Kohli resumed the innings and went on to score a magnificent century.
While his three-figured knock on his Test captaincy debut was the talk of the town, something which was talked about for the entire day was that one bouncer Johnson bowled to Kohli.
Yes, it was a good ball from the left-armer and Kohli definitely didn’t have a clue about that one. But the gesture by the Aussies the moment it hit Kohli, was something which we are likely to see in the days to come.
It isn't that a batsman was hit on the helmet for the first time this year. There have been times when blood has spilled all over. There have been times when batsmen have missed international cricket due to skull fracture.
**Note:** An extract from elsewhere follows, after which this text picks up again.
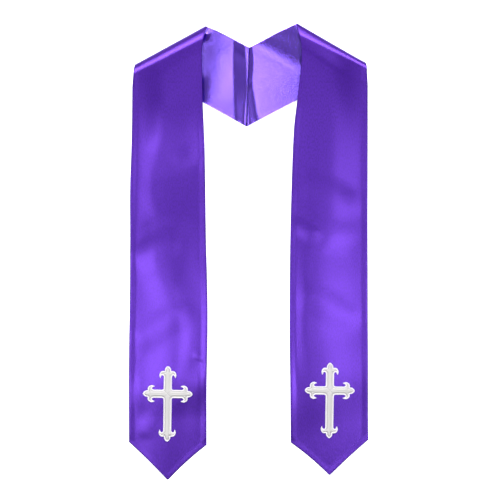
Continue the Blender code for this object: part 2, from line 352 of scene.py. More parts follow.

But sooner or later, all those batsmen came back to the cricket field to play a new innings. Unfortunately, Hughes couldn't.
It is the reason why the Aussies in particular, would become gentler towards any batsman, who suffers a blow against them. Not just the Aussies, all world class speedsters would now be wary of the damage their bouncers could cause to a batsman.
Thud! – that sound hitting the helmet isn’t fascinating anymore post Hughes' tragic death.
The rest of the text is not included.